At the same time, the company is not standing still. Management has been repositioning Check Point toward a broader platform model that includes Harmony, threat exposure management, email security, and AI-driven security tools. The company has also been reshaping its sales approach, a process that may have disrupted near-term appliance demand. That makes the July 29 report unusually important because it may clarify whether execution is improving or whether the transition is taking longer than expected.
Check Point is no longer being judged on profitability alone; it is being judged on whether its growth engine can stabilize before the market decides the low multiple is justified.
Why the July 29 earnings report matters
The next earnings release is likely to be treated as a referendum on the company’s transition. Management previously guided second-quarter revenue to $660 million to $690 million and non-GAAP earnings per share to $2.40 to $2.50. Investors will focus less on absolute profitability and more on the mix of demand across products, subscriptions, and newer software categories.
If firewall weakness begins to stabilize while emerging product lines continue to grow, the stock could move back toward the analyst median target around $135. If product demand remains under pressure and guidance is reduced again, the 52-week low near $112 could come back into focus quickly.
Implications for Investors
For investors, Check Point Software presents a classic risk-reward split. On one side is a company with exceptional margins, a durable installed base, significant free cash flow, and a large buyback program. Those features can support downside protection, particularly for value-oriented investors who prefer profitable software businesses over higher-multiple names with thinner margins. The repurchase authorization is especially notable because buying back stock at depressed valuations can lift per-share earnings over time.
On the other side is the possibility that the stock is cheap because the market sees structural growth erosion. Cybersecurity remains a competitive sector, and platform consolidation has favored vendors with faster cloud adoption and stronger top-line momentum. If Check Point’s legacy firewall business continues to lose relative relevance, even strong profitability may not be enough to drive multiple expansion. In that scenario, the shares could remain range-bound despite appearing inexpensive on earnings metrics.

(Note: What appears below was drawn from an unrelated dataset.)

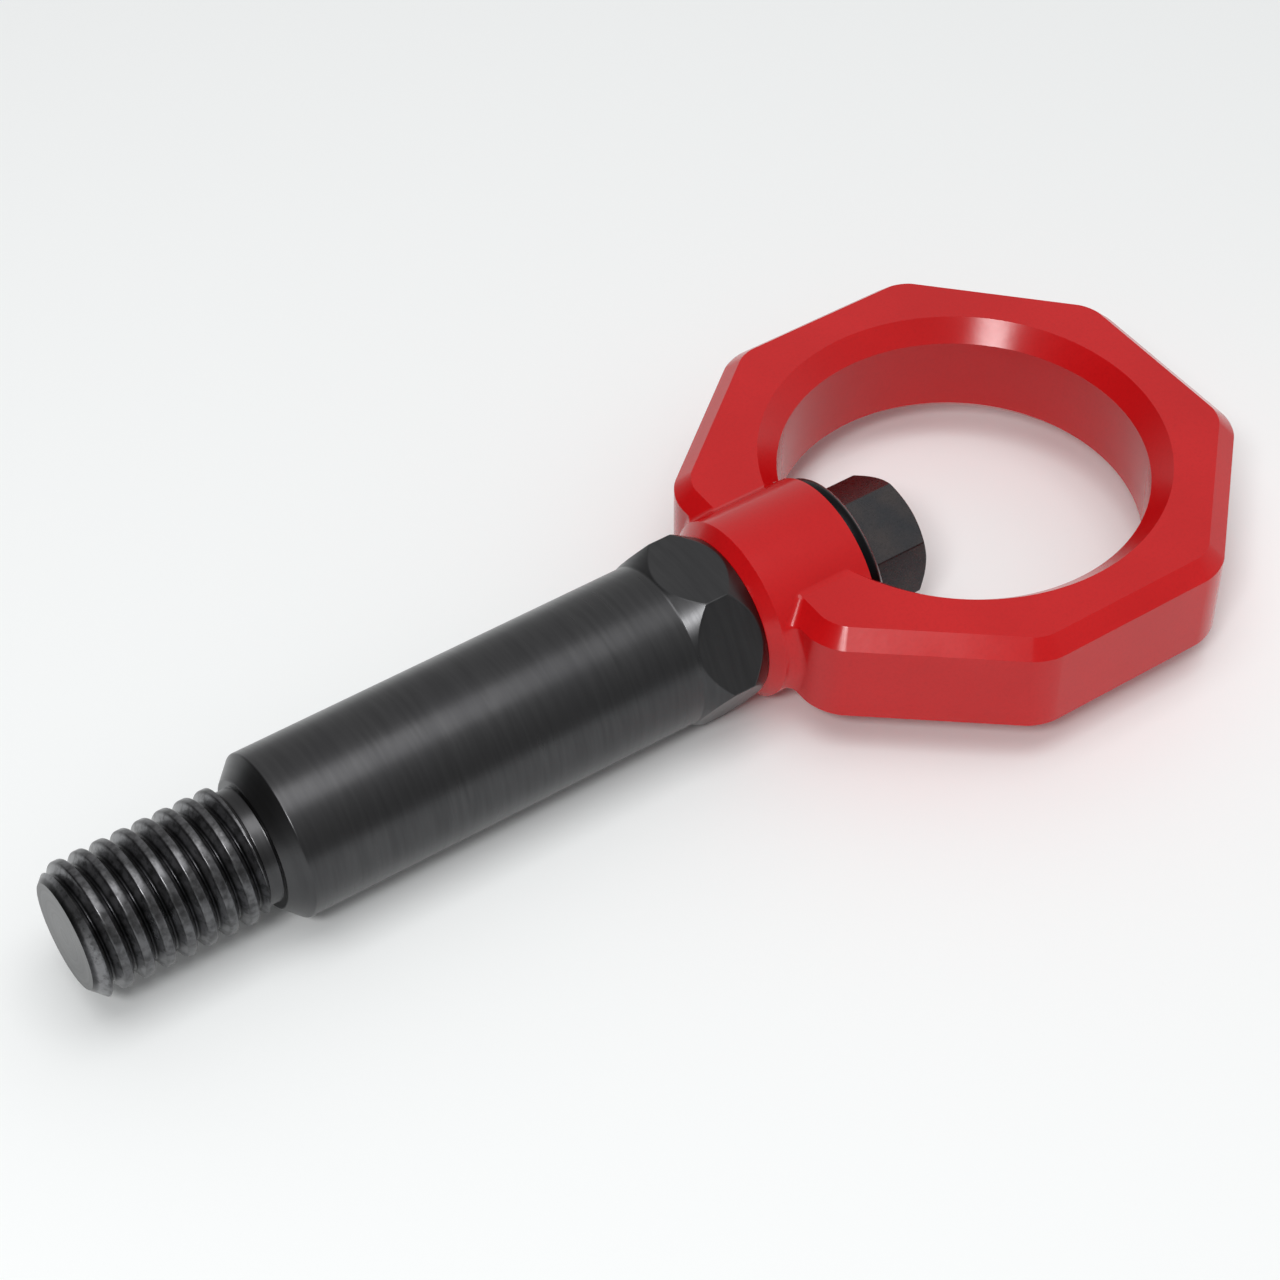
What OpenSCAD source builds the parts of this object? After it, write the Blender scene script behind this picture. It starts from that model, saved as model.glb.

Investors should also watch the company’s AI-related strategy closely. Check Point has been expanding integrations, partnerships, and product development around AI security and agentic systems. Those initiatives could become more meaningful over time, but the market will want evidence that they are large enough to influence overall growth. For now, newer businesses such as email security and exposure management appear promising, but they have not yet fully offset slower growth in the core franchise.

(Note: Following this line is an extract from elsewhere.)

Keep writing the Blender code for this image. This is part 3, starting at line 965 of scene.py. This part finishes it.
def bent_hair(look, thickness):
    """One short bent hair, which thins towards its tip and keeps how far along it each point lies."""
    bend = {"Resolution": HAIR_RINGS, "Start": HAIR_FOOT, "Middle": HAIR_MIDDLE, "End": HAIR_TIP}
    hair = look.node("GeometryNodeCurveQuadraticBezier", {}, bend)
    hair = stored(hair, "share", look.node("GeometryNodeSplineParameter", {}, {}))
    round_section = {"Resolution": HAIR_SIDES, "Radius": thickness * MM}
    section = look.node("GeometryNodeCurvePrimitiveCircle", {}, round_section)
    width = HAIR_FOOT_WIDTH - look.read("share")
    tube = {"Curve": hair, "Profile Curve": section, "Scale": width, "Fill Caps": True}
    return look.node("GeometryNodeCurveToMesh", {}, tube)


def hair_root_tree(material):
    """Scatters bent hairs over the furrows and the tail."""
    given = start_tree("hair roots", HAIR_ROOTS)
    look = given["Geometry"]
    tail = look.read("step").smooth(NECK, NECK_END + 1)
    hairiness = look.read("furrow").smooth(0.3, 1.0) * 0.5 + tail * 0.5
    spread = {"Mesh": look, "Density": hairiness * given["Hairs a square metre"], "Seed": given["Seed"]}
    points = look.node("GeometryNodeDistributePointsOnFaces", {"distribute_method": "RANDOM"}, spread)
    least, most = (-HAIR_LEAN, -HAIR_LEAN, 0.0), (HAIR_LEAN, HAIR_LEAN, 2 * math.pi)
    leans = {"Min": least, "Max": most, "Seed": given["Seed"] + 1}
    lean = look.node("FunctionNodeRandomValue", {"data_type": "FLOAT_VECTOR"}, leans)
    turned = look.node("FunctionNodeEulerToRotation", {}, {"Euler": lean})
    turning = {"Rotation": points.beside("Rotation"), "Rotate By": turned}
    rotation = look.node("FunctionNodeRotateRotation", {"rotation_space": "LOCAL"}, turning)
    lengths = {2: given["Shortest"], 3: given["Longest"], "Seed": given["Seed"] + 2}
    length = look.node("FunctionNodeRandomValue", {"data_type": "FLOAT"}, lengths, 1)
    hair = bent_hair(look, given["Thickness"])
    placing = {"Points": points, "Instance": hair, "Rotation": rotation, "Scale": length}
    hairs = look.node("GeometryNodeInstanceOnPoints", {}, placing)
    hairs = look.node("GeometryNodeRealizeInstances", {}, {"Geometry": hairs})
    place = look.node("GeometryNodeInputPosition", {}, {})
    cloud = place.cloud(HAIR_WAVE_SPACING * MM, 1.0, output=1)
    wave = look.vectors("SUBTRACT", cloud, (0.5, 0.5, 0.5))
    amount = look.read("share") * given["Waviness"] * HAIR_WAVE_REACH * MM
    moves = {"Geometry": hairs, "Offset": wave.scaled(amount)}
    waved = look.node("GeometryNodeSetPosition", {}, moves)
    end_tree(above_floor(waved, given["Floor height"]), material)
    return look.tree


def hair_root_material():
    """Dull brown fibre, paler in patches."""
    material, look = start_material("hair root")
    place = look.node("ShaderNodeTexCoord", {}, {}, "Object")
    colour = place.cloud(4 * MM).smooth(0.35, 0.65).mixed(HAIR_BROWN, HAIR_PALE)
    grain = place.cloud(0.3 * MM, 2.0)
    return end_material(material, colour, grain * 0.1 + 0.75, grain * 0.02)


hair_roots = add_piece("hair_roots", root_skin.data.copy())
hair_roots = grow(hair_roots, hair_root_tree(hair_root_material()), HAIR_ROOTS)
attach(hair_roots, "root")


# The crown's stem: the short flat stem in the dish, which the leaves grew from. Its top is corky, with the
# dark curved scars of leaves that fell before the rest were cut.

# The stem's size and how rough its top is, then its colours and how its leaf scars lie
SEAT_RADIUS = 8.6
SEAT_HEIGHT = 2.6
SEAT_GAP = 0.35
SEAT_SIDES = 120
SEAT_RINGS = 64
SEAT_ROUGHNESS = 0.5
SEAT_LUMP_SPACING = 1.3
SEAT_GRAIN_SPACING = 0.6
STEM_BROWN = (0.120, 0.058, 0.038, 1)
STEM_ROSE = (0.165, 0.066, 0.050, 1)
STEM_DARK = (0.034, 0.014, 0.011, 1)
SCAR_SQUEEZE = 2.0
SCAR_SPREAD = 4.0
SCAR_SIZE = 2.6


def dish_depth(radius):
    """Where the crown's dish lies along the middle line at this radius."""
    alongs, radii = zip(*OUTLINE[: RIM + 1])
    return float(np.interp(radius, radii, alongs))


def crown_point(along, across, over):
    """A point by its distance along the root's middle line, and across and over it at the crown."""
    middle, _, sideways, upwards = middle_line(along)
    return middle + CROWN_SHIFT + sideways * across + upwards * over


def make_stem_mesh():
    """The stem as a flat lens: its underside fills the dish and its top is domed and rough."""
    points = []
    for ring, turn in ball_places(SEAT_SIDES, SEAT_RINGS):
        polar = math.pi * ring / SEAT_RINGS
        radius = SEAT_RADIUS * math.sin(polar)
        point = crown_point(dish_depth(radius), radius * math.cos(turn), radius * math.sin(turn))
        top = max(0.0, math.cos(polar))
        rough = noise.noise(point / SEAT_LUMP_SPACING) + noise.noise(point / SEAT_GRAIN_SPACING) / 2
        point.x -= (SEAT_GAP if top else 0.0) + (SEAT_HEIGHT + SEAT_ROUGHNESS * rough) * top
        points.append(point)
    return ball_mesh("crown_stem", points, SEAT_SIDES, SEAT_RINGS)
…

The most practical portfolio takeaway is that Check Point may appeal to investors seeking a lower-multiple cybersecurity name with strong cash generation, but the stock likely requires patience and a tolerance for event risk around earnings. Key watch points include revenue growth, product demand trends, subscription momentum, full-year guidance, and any update on sales execution.
The next phase for Check Point Software will depend on whether July 29 confirms a bottoming process or prolongs the market’s skepticism. A stable quarter could reset the narrative, while another disappointment would reinforce the view that the stock’s discount is not accidental.